I have training , validation and test dataset(NLP problem , So I used LSTM , GRU) . The model contains batch norm layer (I think this is the reason for discrepancy I am observing). I don’t have true labels for test dataset. This was my training procedure before :
- Train on training dataset for 5 epochs (model.train() was used). For each epoch after the training I make prediction on validation dataset to see my results(model.eval() was used) and then save the model if the validation score(AUC score as metric) increased. At last I load the best model and then make predictions on test data (model.eval() was used).
This is my pipeline:
for epoch_number in range(epochs):
Train the model on training dataset.
Make predictions on validation
save the model using torch.save(model.state_dict(),fname) if the validation score increased.
Load the best model and then predictions on test data.

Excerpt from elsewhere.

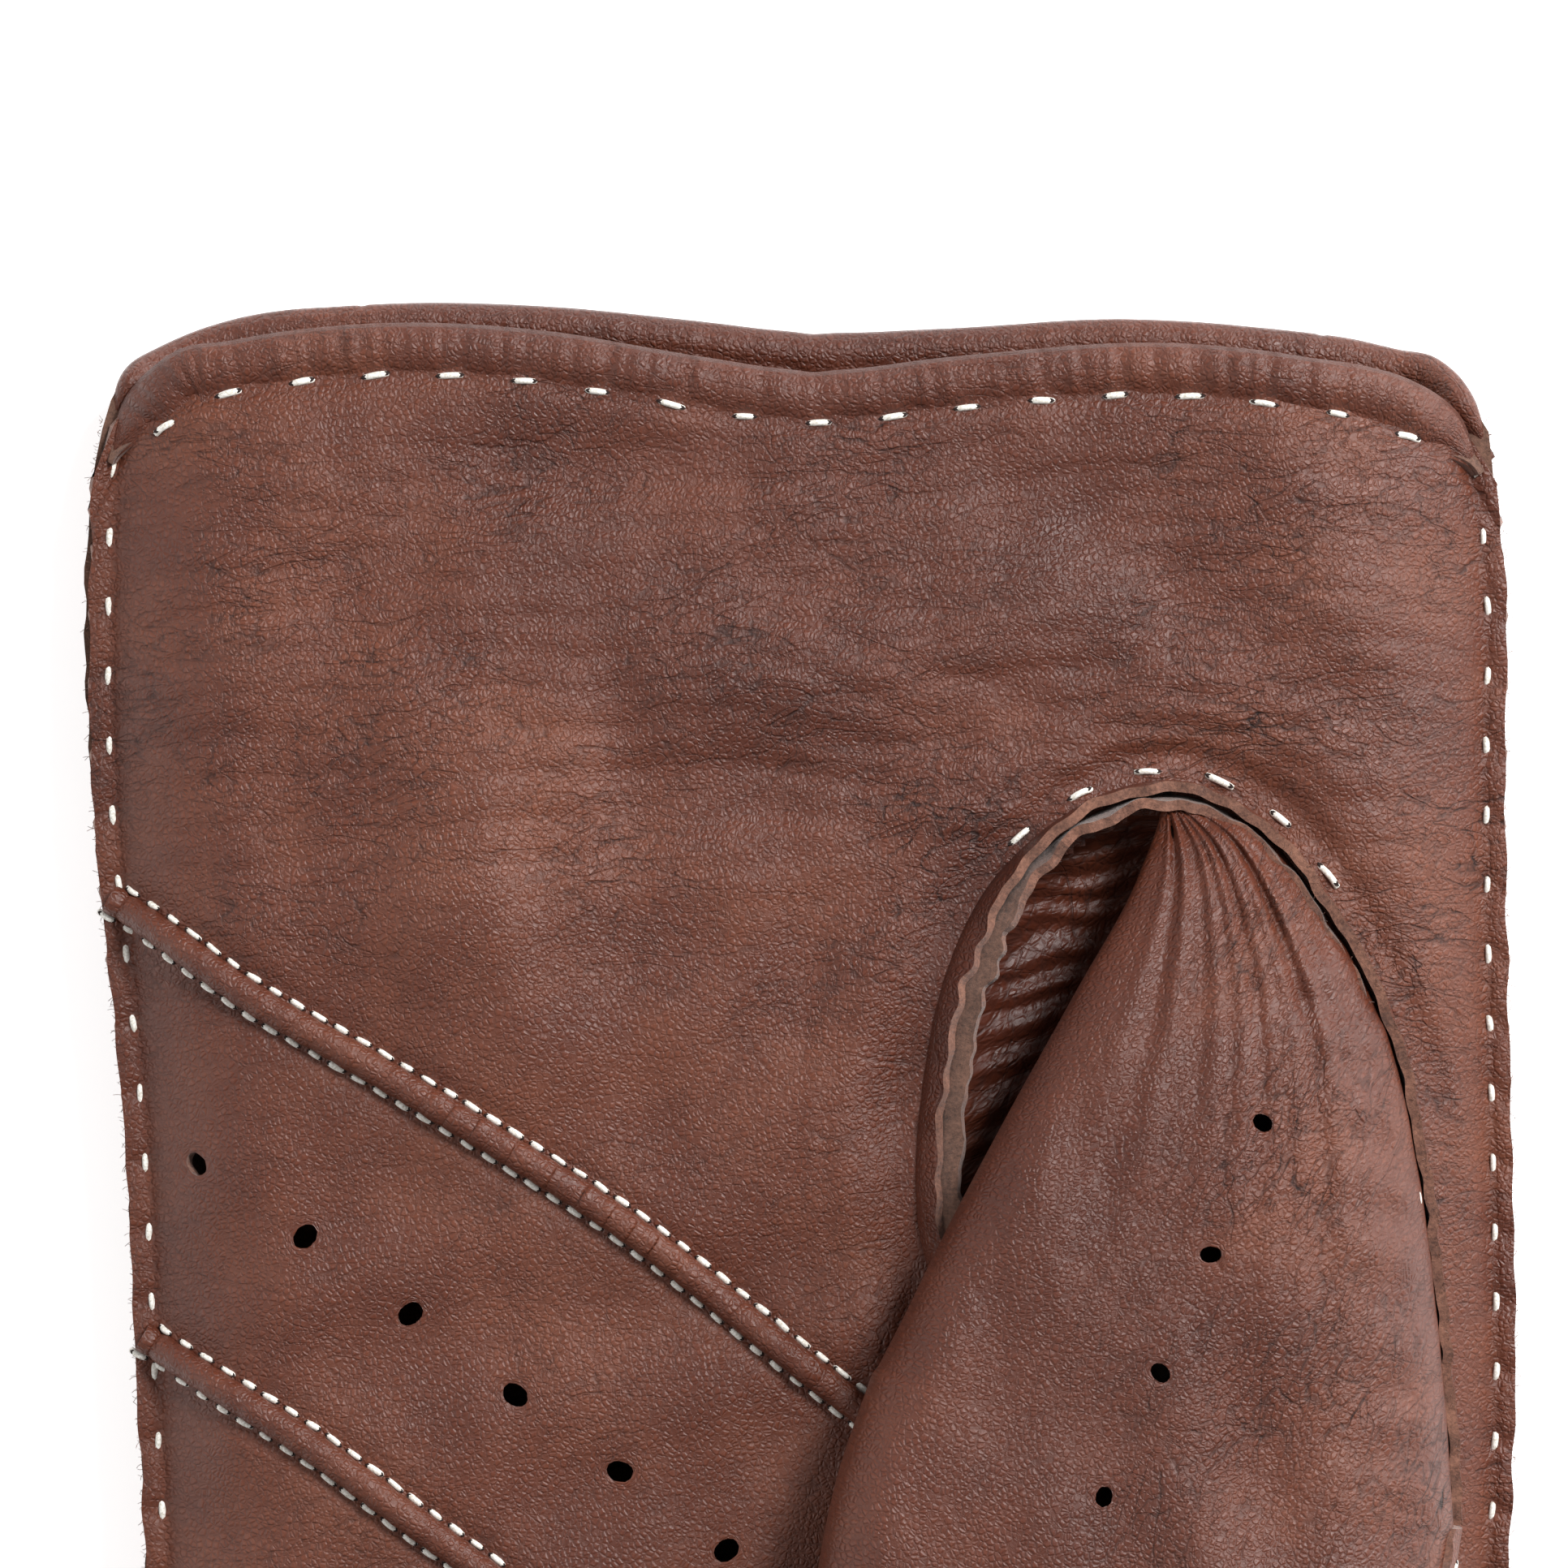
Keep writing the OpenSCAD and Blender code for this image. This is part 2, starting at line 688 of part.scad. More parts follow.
finger_back(LITTLE, "tip");  // little_back_tip
fourchettes(LITTLE, "tip");  // little_fourchette_tip
finger_thread(LITTLE, "tip");  // little_thread_tip
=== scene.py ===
# Driving glove in chestnut deerskin: the left hand, lying palm up, its thumb folded over the palm.
# Everything is worked out in millimetres and turned to metres when a mesh is made.
import json
import math

import bpy
import numpy as np
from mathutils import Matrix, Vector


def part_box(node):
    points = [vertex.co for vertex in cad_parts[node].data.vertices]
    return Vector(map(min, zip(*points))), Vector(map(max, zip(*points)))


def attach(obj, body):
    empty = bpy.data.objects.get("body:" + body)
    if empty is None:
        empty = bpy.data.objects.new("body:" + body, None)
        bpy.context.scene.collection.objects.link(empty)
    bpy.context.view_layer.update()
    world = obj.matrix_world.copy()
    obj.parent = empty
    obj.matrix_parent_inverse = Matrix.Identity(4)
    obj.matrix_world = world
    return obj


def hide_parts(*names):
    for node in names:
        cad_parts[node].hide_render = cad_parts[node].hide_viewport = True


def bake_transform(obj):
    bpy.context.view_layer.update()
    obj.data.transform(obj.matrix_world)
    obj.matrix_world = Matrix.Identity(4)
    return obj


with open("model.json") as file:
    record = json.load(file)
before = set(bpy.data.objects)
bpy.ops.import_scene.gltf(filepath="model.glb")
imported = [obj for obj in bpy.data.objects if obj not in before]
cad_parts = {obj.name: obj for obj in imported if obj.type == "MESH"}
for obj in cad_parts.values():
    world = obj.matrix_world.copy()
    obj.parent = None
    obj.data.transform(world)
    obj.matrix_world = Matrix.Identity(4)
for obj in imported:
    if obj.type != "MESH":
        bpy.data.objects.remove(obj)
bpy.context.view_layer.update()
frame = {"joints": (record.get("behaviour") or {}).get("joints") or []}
mm = 0.001
print("frame loaded")

# ---- sizes that come from the frame


def boxOf(node):
    low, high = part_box(node)
    return np.array(low) / mm, np.array(high) / mm


jointAt = {j["name"]: np.array(j["pos_m"]) / mm for j in frame["joints"]}
jointAxis = {j["name"]: np.array(j["axis"], float) for j in frame["joints"]}

glove = {
    "leather": 0.9,
    "seamAllowance": 1.7,
    "knuckleOffset": 12.0,
    "seamTop": 7.95,  # top of the palm leather on a side seam
    "sideRoll": 13.0,  # how far in from a seam the side rolls over
    "palmTop": 13.3,
    "fingerTop": 13.0,
    "fingerFlange": 11.2,  # height of the front seam between two fingers
    "backFlange": 2.6,
    "stitchPitch": 5.4,
    "stitchStart": 2.1,
}
glove["seamBack"] = glove["seamTop"] - 2 * glove["leather"] - 0.05
knuckleY = jointAt["index_base_curl"][1]
crotchY = knuckleY + glove["knuckleOffset"]
cuffY = boxOf("back_cuff_binding")[1][1]

fingers = []
for name in ("index", "middle", "ring", "little"):
    low, high = boxOf(name + "_back_lower")
    tipLow, tipHigh = boxOf(name + "_back_tip")
    outer = {"index": 1, "little": -1}.get(name, 0)
    foldY = jointAt[name + "_mid_curl"][1]
    fingers.append({
        "name": name, "left": low[0], "right": high[0], "mid": (low[0] + high[0]) / 2,
        "half": (high[0] - low[0]) / 2, "end": tipLow[1], "foldY": foldY, "outer": outer,
        "bend": min(8.0, (knuckleY - foldY) / 2 - 1.2), "splitY": (knuckleY + foldY) / 2,
    })

# ---- small helpers


def linear(code):
    values = [int(code[i:i + 2], 16) / 255 for i in (1, 3, 5)]
    return [v / 12.92 if v <= 0.04045 else ((v + 0.055) / 1.055) ** 2.4 for v in values] + [1.0]


def eased(t):
    t = np.clip(t, 0.0, 1.0)
    return t * t * (3 - 2 * t)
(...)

For 5 epochs my train loss and validation loss are
1) train loss = 0.2599791 , val loss = 0.2254444
2) train loss = 0.2198705 , val loss = 0.2254712
3) train loss = 0.2080045 , val loss = 0.2124491
4) train loss = 0.1860864 , val loss = 0.18708
5) train loss = 0.1701995 , val loss = 0.1935813
Recently I changed the procedure a little bit. It is as follows :
- Train on training dataset for 5 epochs(model.train() was used), For each epoch after the training I make predictions on both validation and test dataset(model.eval() was used for both) and then save the validation and test predictions for future use. This is my pipeline
for epoch_number in range(epochs):
Train the model.
Make predictions on validation and test.
save the predictions.
This is where I am seeing some discrepancy. As it’s obvious that train loss and validation loss must remain same because I am making predictions at every epoch and this will not update the weights. But these are my train loss and validation loss
1) train loss = 0.2599791 , val loss = 0.2254444
2) train loss = 0.2196528 , val loss = 0.2283426
3) train loss = 0.2078255 , val loss = 0.1996013
4) train loss = 0.1848111 , val loss = 0.182577
5) train loss = 0.1680537 , val loss = 0.1896651
Note that the first epoch train loss and validation loss in both cases is same (This the sole reason I have provided these numbers) and then there are changes after 1st epoch.

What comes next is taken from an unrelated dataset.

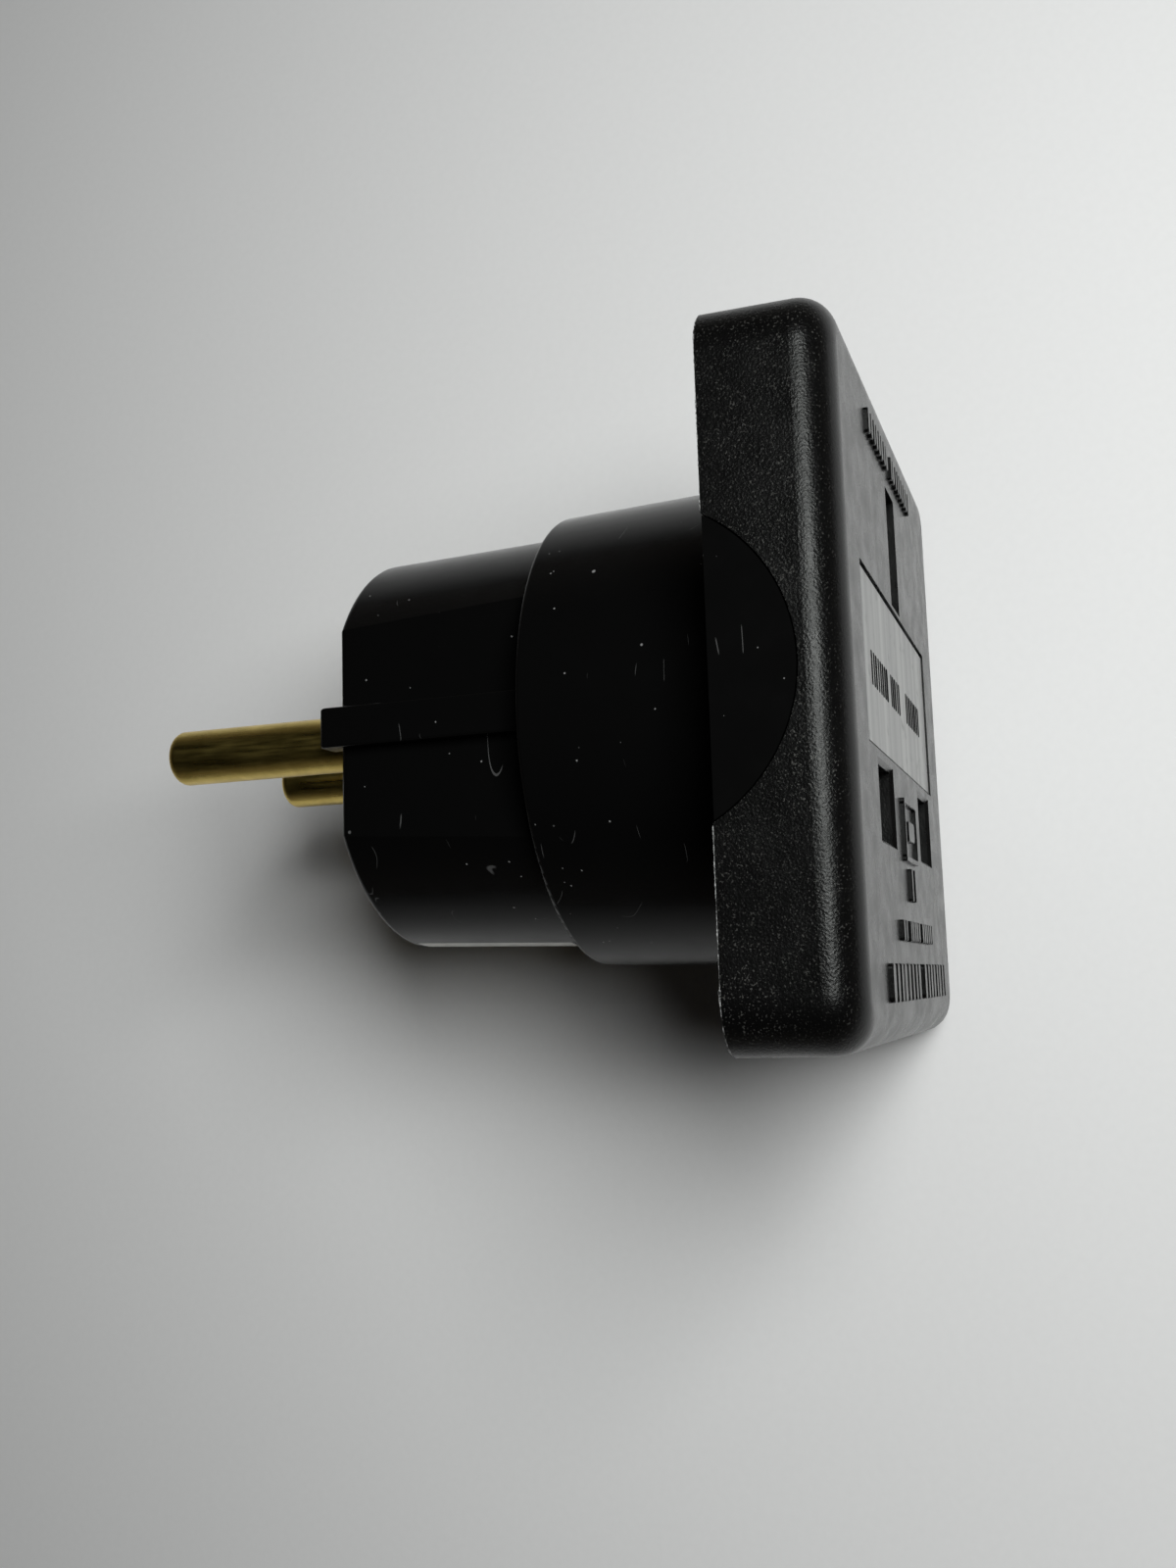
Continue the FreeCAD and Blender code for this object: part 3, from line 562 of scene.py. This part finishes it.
def make_flash():
    """A thin ragged ridge where the two halves of the cover's mould met."""
    rng = random.Random(FLASH_SEED)
    bm = bmesh.new()
    pieces, rim_y = skirt_path()
    for piece in pieces:
        height = FLASH_LOW
        last = None
        for point, way in piece:
            settle = (FLASH_LOW - height) * FLASH_SETTLE
            height += rng.uniform(-FLASH_WANDER, FLASH_WANDER) + settle
            if rng.random() < FLASH_NICK_SHARE:
                height = FLASH_NICK * rng.uniform(*FLASH_NICK_SPREAD)
            rise = max(FLASH_LEAST, height)
            edge = point + way * min(FLASH_OUT, rise / 2)
            inner = point - way * FLASH_WIDTH
            ring = [bm.verts.new((x * MM, y * MM, z * MM)) for x, y, z in (
                (point.x, rim_y - rise / 2, point.y), (edge.x, rim_y + rise, edge.y),
                (inner.x, rim_y, inner.y))]
            if last:
                bm.faces.new((last[0], last[1], ring[1], ring[0]))
                bm.faces.new((last[1], last[2], ring[2], ring[1]))
            last = ring
    finish_piece("cover_flash", bm, flash_plastic_painted_highlight("flash_black_painted_highlight"))


# ---------------------------------------------------------------- shutter spring

SPRING_WIRE = 0.18 * MM
SPRING_TURNS = 9
SPRING_STEPS = 36
SPRING_SIDES = 10
SPRING_END_RISE = 0.042


def coil_rise(share):
    """How far along the spring its wire is: one close turn at each end and open turns between."""
    end = 1 / SPRING_TURNS
    close = SPRING_END_RISE
    if share < end:
        return close * share / end
    if share > 1 - end:
        return 1 - close * (1 - share) / end
    return close + (1 - 2 * close) * (share - end) / (1 - 2 * end)


def make_spring():
    """The shutter's return spring, wound as a coil."""
    low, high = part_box("shutter_spring")
    centre = (low + high) / 2
    coil_r = (high.y - low.y) / 2 - SPRING_WIRE
    run = high.x - low.x - 2 * SPRING_WIRE
    steps = SPRING_TURNS * SPRING_STEPS
    path = []
    for step in range(steps + 1):
        angle = step / SPRING_STEPS * 2 * math.pi
        out = Vector((0, math.cos(angle), math.sin(angle)))
        x = low.x + SPRING_WIRE + run * coil_rise(step / steps)
        path.append((Vector((x, centre.y, centre.z)) + out * coil_r, out))
    bm = bmesh.new()
    rings = []
    for step, (point, out) in enumerate(path):
        along = (path[min(step + 1, steps)][0] - path[max(step - 1, 0)][0]).normalized()
        side = along.cross(out).normalized()
        ring = []
        for corner in range(SPRING_SIDES):
            a = corner / SPRING_SIDES * 2 * math.pi
            way = out * math.cos(a) + side * math.sin(a)
            ring.append(bm.verts.new(point + way * SPRING_WIRE))
        if rings:
            skin(bm, rings[-1], ring)
        rings.append(ring)
    bm.faces.new(rings[0])
    bm.faces.new(rings[-1])
    piece = finish_piece("spring_coil", bm, FINISHES["spring_steel"], smooth=True)
    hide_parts("shutter_spring")
    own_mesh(piece)


def make_floor():
    """A round white table top just under the adapter."""
    bm = bmesh.new()
    bmesh.ops.create_circle(bm, cap_ends=True, segments=FLOOR_SIDES, radius=FLOOR_RADIUS)
    mesh = bpy.data.meshes.new("floor")
    bm.to_mesh(mesh)
    bm.free()
    mesh.materials.append(paper("paper"))
    floor = bpy.data.objects.new("floor", mesh)
    floor.location.z = cad_box[0][2] - FLOOR_GAP
    bpy.context.scene.collection.objects.link(floor)


make_camera()
make_sky()
window = make_area("window", WINDOW_AT, WINDOW_SIZE, WINDOW_POWER, WINDOW_COLOUR)
window.visible_glossy = False
ceiling = make_area("ceiling", CEILING_AT, CEILING_SIZE, CEILING_POWER, CEILING_COLOUR)
ceiling.visible_diffuse = False
make_floor()
paint_nodes()
make_marks()
make_flash()
make_spring()

scene = bpy.context.scene
scene.view_settings.view_transform = "Standard"
scene.view_settings.look = "None"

Why this discrepancy is happening?
I have been thinking of this problem for some days and here are my thoughts on this
- When you train with batch norm it keeps running estimates and then use these running estimates in model.eval() mode. But I think in the eval mode the running estimates are also changed and this is the reason for discrepancy. May be I am wrong it’s just my view.